Most people who drown in a pool are within reaching distance of its wall, Raymond says. For that reason, “one of the biggest things we teach is ‘back to the wall. ‘We have them fall into the pool and grab the wall: ‘Back to the wall, back to the wall, back to the wall.’ We’re trying to ingrain it if they were to fall into a pool.”

Hold your breath

“In swimming lessons, the first thing we teach you isn’t swimming,” Pewitt says. “It’s really about can you hold your breath? Even little bitty kids, we say we teach them to comfortabl­y and happily go under water. If you fall in the pool, you have to be able to hold your breath. People don’t drown because they can’t swim. They drown because they can’t get a breath.”

Roll over

Learn to roll over onto your back. Going from stomach to back “is an easy way to catch your breath,” Pewitt says.

Practice

“Parents sometimes come in after three lessons and ask, ‘Why isn’t my kid in the next level?’ “Raymond says. “You give a kid a guitar for 30 minutes every week, and in a year, they won’t be proficient. Small steps; we’re building on them each week. We want kids to love the bathtub, shower time, lake time. We try to help them love water everywhere they go.”

Life jackets

Invest in a life jacket. Water wings don’t count. “I hate those,” Raymond says. “They’re really a toy. They’re not an approved flotation device. If a parent has to put a kid in a life jacket, get one that’s Coast Guard-approved.”

Not, Pewitt says, “the kind that is blown up.”

Both recommend a product called Puddle Jumper, which snaps in back and is approved by the Coast Guard.

And if you swim in brown water, wear a life jacket

This holds true no matter what your age, Pewitt says. Brown lake or creek water means even less visibility, which can increase the incidence of drowning.

Put your phone away

“We all live in a heads-down world right now, Raymond says. “Parents are updating social media on the side of the pool. They’re thinking, ‘I can look down for a second; I want to post a picture of my cute kid at the pool.’ I encourage people to put the phone down when they’re at the pool.”

As parents, Pewitt says, “you don’t feel successful unless you’re doing more than one thing at a time.
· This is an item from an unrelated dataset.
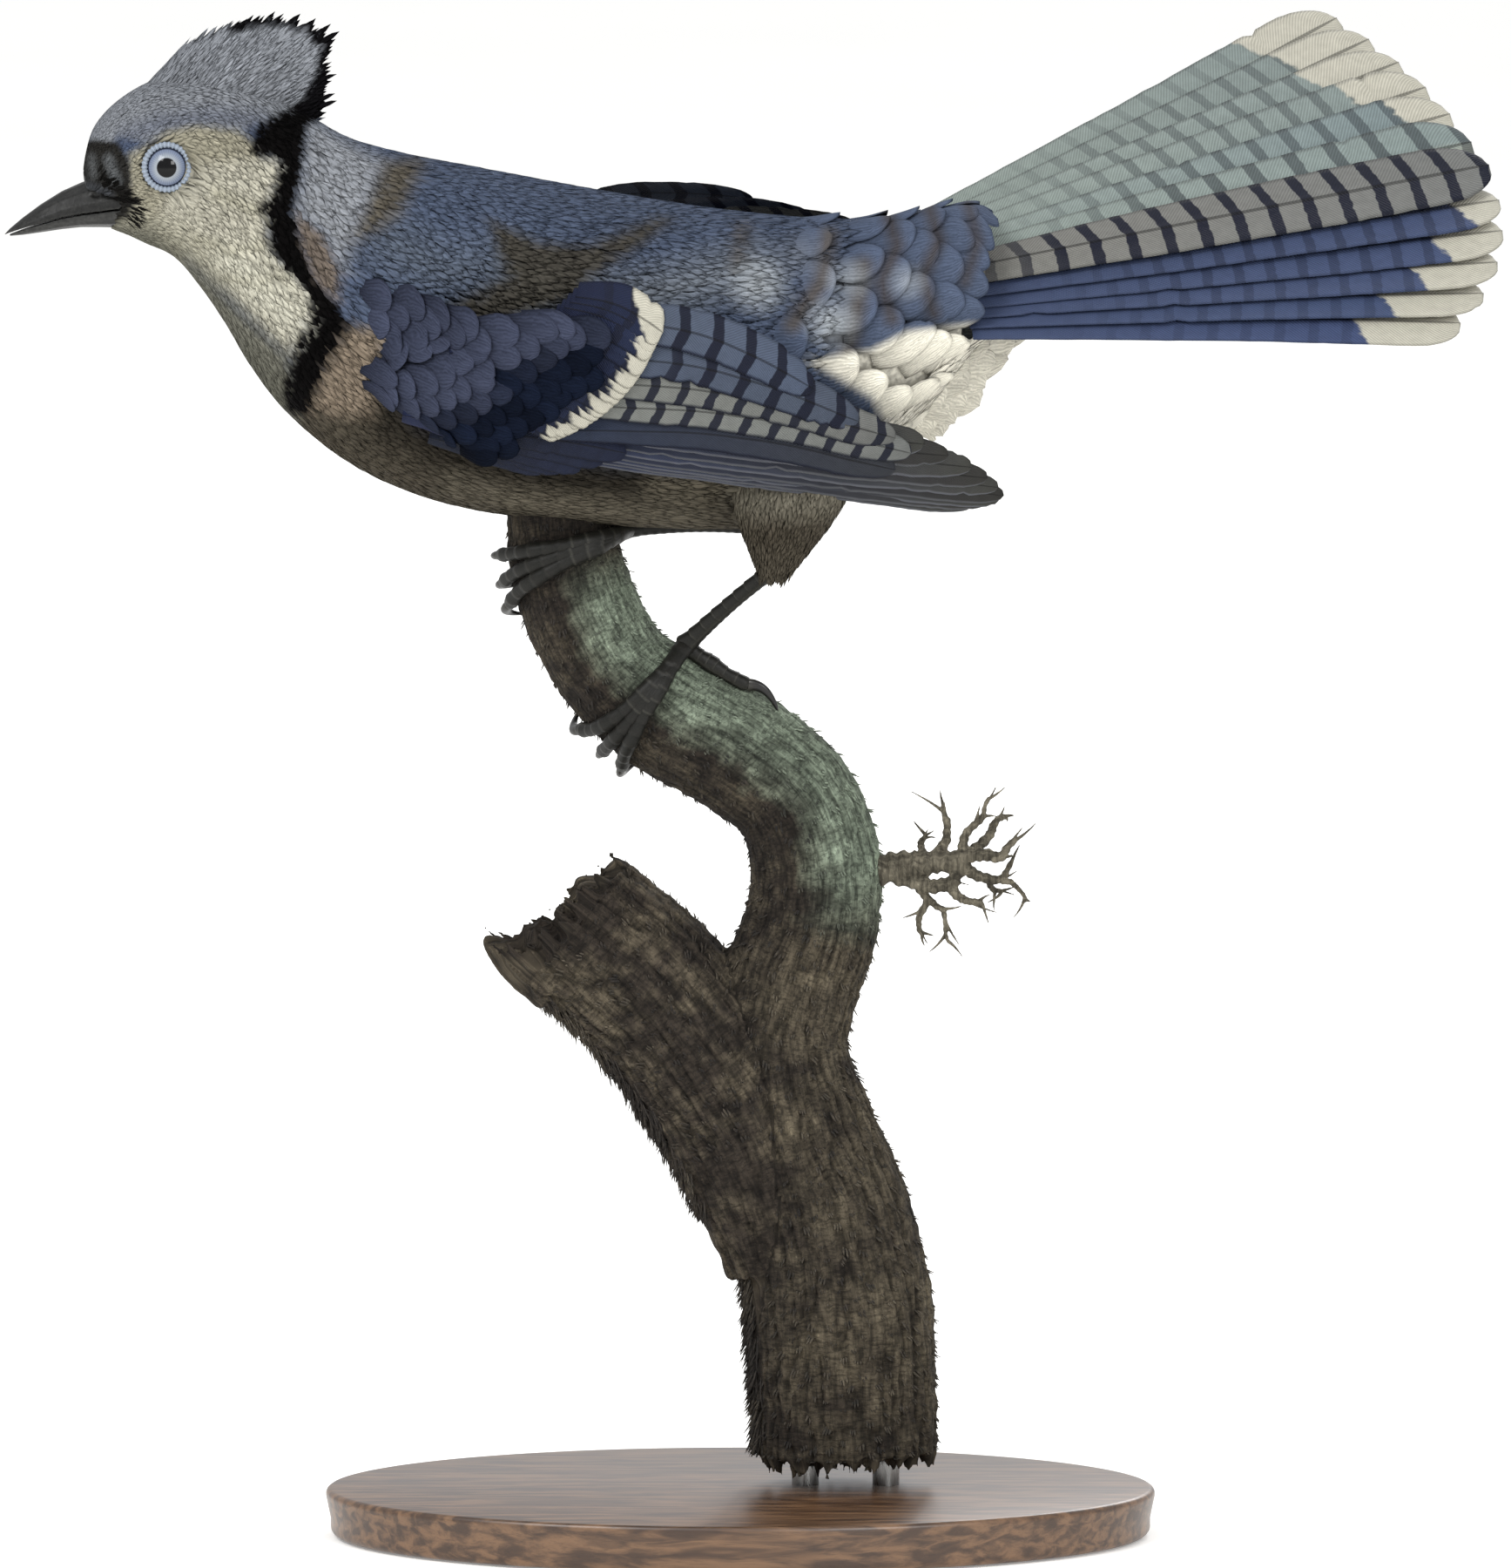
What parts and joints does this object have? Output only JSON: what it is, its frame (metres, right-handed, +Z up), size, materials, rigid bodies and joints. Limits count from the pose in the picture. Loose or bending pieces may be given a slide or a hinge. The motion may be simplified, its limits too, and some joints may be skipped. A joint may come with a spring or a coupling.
{
  "type": "blue jay on a branch, museum model",
  "caption": "Life-size blue jay with raised crest and half-open tail, leaning forward on a short cut length of branch with a broken stub, on a plain oval stand.",
  "frame": {"origin": "middle of the underside of the stand's oval base", "axes": "+Z up; the bird looks along -X, and -Y is the side its left wing shows to"},
  "size_m": [0.287, 0.1194, 0.2941],
  "materials": {
    "plumage_blue": "slate-blue feathers",
    "plumage_navy": "dark blue feathers",
    "plumage_grey": "grey-cream feathers",
    "plumage_brown": "grey-brown feathers",
    "plumage_white": "cream-white feathers",
    "bill": "dark horn, softly glossy",
    "eye": "glassy, pale blue iris",
    "leg": "near-black scaled skin and claw",
    "bark": "rough bark",
    "stand": "stained and waxed wood",
    "rod": "plain steel rod"
  },
  "bodies": {
    "root": {"head": "plumage_grey", "bill_upper": "bill", "bill_lower": "bill", "eye_left": "eye", "eye_right": "eye", "neck": "plumage_blue", "torso": "plumage_brown", "crest": "plumage_blue", "rump": "plumage_white", "tail": "plumage_blue", "wing_left": "plumage_navy", "wing_right": "plumage_navy", "thigh_left": "plumage_brown", "thigh_right": "plumage_brown", "tarsus_left": "leg", "tarsus_right": "leg", "foot_left": "leg", "foot_right": "leg", "perch_branch": "bark", "perch_middle": "bark", "perch_trunk": "bark", "perch_stub": "bark", "perch_twig": "bark", "stand_base": "stand", "stand_rod_1": "rod", "stand_rod_2": "rod", "claw_left_1": "leg", "claw_left_2": "leg", "claw_left_3": "leg", "claw_left_4": "leg", "claw_right_1": "leg", "claw_right_2": "leg", "claw_right_3": "leg", "claw_right_4": "leg"}
  },
  "joints": []
}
When you’re around a pool, if you aren’t physically focused on what your kids are doing, you miss the emergency and two, three, five minutes go by and there’s irreversib­le damage.

“It only takes 20 seconds for a kid to be unconsciou­s. There’s a silent struggle below the surface and then the kid is on the bottom,” she says. “If people are swimming around in the pool, you just don’t see them.”

Drowning is silent

Drowning isn’t loud and frantic, like in movies. Instead, Raymond says, “It’s silent and happens in a second.”

Don’t jump in

Unless you’re trained, don’t jump into the water to save someone. Swimming experts have a mantra: Reach, throw, don’t go, call 911. That means reach out with your arm, a pool noodle

or something else the person can grab without pulling you in. If that doesn’t work, throw a flotation device like a buoy. Finally, call 911.

Fence your home pool

There are way too many stories of families who head indoors after swimming, then one kid slips back outside, goes into the pool and drowns.

“I tell people you have to have multiple layers of protection,” Pewitt says. One might be a door alarm, which sounds when the back door opens. Another is a fence — not just a backyard fence, but a fence that just goes around the pool.

“They say a pool fence reduces the risk of drowning by 85 percent. It drasticall­y, drasticall­y improves the safety of the pool. We just bought our first house with a pool. All three of our kids swim competitiv­ely. They’re great swimmers, but we put in a pool fence.”